The task >> Each line of the listing that contains the word "pose" is to be copied.

Input rows >>
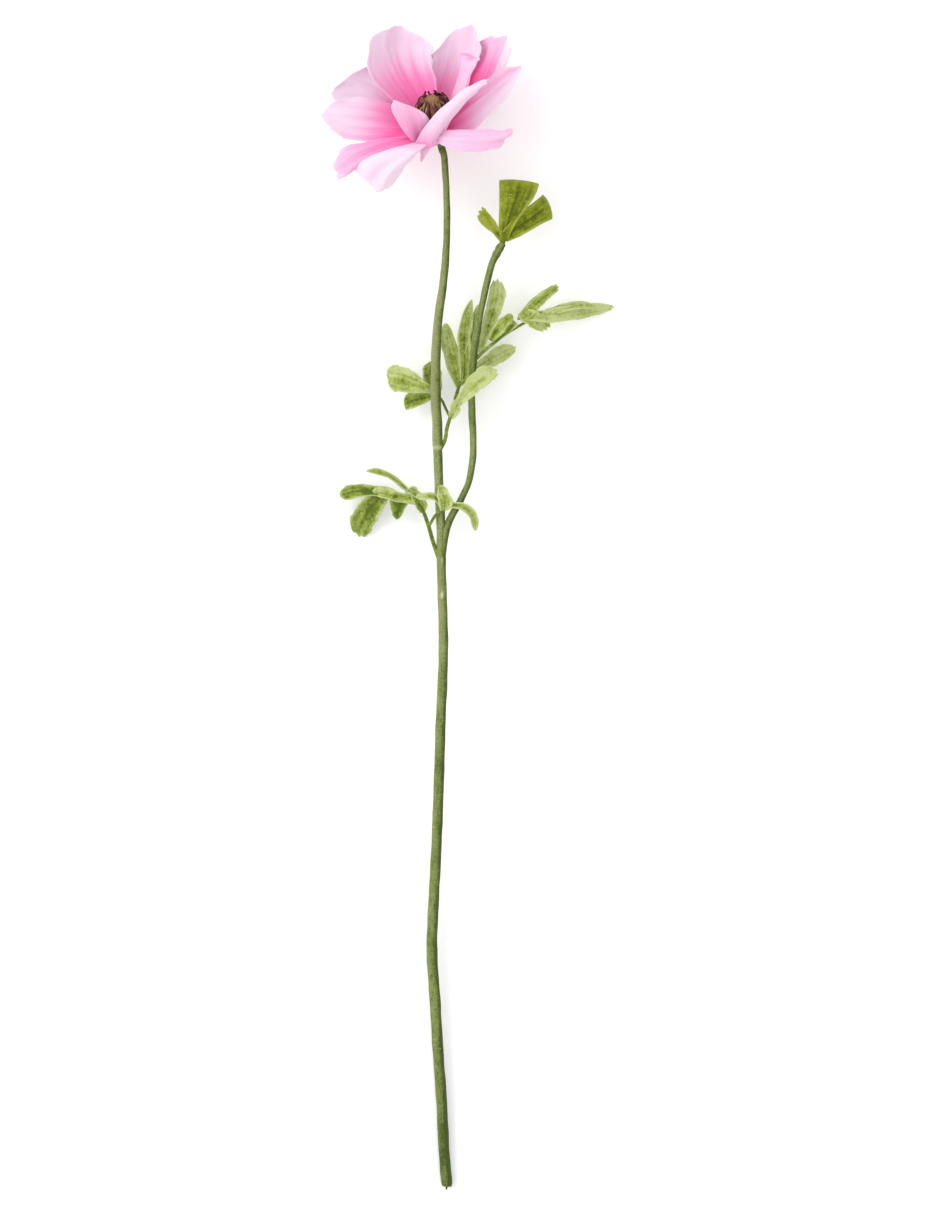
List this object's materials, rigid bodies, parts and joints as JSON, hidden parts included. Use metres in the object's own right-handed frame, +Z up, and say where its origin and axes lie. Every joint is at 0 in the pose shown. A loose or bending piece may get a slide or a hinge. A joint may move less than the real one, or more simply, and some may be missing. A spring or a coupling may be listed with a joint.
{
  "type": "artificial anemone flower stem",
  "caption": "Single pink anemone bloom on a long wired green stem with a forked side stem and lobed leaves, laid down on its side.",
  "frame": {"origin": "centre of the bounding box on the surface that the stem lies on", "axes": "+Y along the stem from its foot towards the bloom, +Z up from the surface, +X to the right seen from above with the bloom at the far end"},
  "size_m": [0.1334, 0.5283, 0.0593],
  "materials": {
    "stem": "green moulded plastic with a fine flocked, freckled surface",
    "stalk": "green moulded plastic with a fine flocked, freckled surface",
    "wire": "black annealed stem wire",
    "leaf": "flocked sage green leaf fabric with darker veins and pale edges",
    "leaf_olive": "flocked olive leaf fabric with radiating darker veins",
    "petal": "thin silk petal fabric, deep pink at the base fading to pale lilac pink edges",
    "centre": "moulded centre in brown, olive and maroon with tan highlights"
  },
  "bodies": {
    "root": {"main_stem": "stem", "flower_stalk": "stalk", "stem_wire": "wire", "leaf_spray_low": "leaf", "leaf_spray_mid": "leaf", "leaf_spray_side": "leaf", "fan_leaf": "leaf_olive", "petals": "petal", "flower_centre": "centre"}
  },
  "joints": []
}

...

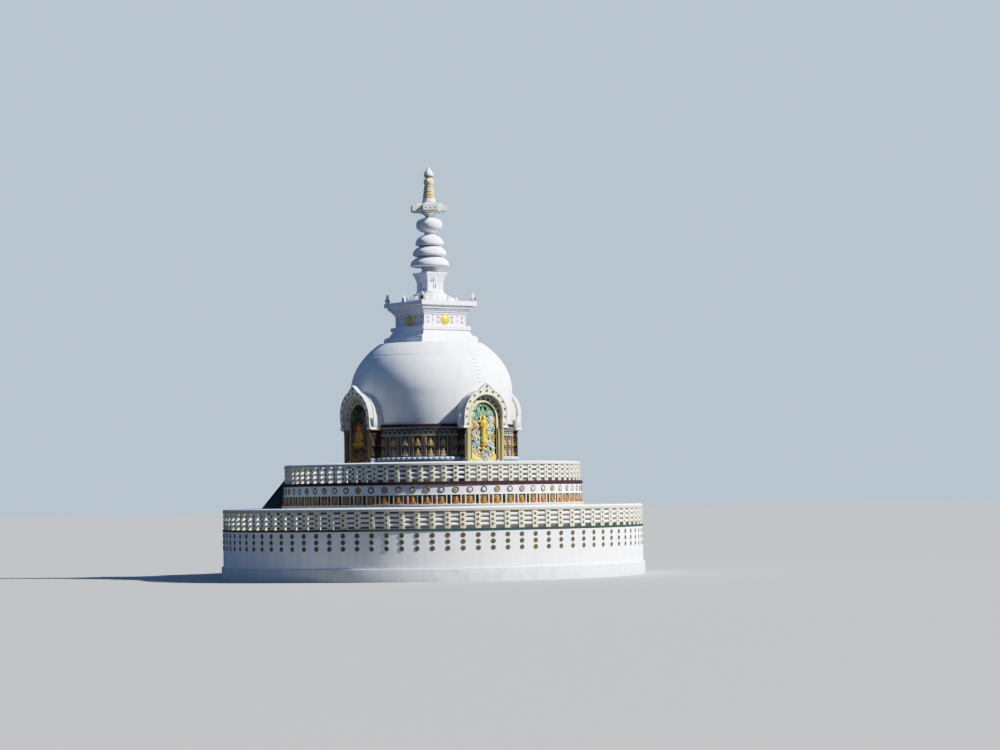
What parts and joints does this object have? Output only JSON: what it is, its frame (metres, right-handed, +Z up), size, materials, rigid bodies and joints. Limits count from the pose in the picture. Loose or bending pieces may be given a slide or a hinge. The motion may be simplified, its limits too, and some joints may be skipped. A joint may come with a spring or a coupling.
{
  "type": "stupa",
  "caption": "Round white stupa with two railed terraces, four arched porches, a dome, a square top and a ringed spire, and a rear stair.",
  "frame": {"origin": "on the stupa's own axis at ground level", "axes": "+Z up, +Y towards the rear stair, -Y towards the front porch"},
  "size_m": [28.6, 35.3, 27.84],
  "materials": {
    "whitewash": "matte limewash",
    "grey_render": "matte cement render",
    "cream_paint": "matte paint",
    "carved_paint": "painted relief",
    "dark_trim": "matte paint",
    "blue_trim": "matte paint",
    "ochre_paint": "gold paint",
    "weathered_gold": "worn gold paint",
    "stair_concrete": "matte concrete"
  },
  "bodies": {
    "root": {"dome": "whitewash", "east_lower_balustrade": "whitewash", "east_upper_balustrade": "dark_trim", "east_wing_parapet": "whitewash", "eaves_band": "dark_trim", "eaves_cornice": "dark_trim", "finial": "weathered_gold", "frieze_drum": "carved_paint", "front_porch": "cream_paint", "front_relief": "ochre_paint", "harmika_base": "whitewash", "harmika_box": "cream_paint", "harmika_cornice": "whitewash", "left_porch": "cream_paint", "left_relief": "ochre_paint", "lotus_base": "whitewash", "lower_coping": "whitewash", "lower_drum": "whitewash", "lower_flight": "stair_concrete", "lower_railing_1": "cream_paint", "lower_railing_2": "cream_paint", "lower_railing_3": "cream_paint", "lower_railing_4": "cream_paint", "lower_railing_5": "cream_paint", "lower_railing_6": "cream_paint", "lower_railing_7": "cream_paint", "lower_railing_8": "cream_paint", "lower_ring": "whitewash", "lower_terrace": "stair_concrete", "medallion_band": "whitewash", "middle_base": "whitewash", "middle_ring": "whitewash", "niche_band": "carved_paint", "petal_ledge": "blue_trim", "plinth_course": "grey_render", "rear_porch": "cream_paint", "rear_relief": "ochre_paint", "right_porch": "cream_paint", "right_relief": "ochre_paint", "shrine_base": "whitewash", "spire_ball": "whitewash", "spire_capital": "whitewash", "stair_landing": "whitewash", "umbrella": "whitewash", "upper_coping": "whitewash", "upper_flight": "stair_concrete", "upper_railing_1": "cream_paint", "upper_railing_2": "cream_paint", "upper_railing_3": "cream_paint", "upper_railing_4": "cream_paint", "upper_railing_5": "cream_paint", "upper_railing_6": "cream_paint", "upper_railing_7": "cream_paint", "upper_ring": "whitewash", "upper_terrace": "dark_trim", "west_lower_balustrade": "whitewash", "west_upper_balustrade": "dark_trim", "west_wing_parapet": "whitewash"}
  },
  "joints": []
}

Exercise result >>
List this object's materials, rigid bodies, parts and joints as JSON, hidden parts included. Use metres in the object's own right-handed frame, +Z up, and say where its origin and axes lie. Every joint is at 0 in the pose shown. A loose or bending piece may get a slide or a hinge. A joint may move less than the real one, or more simply, and some may be missing. A spring or a coupling may be listed with a joint.
What parts and joints does this object have? Output only JSON: what it is, its frame (metres, right-handed, +Z up), size, materials, rigid bodies and joints. Limits count from the pose in the picture. Loose or bending pieces may be given a slide or a hinge. The motion may be simplified, its limits too, and some joints may be skipped. A joint may come with a spring or a coupling.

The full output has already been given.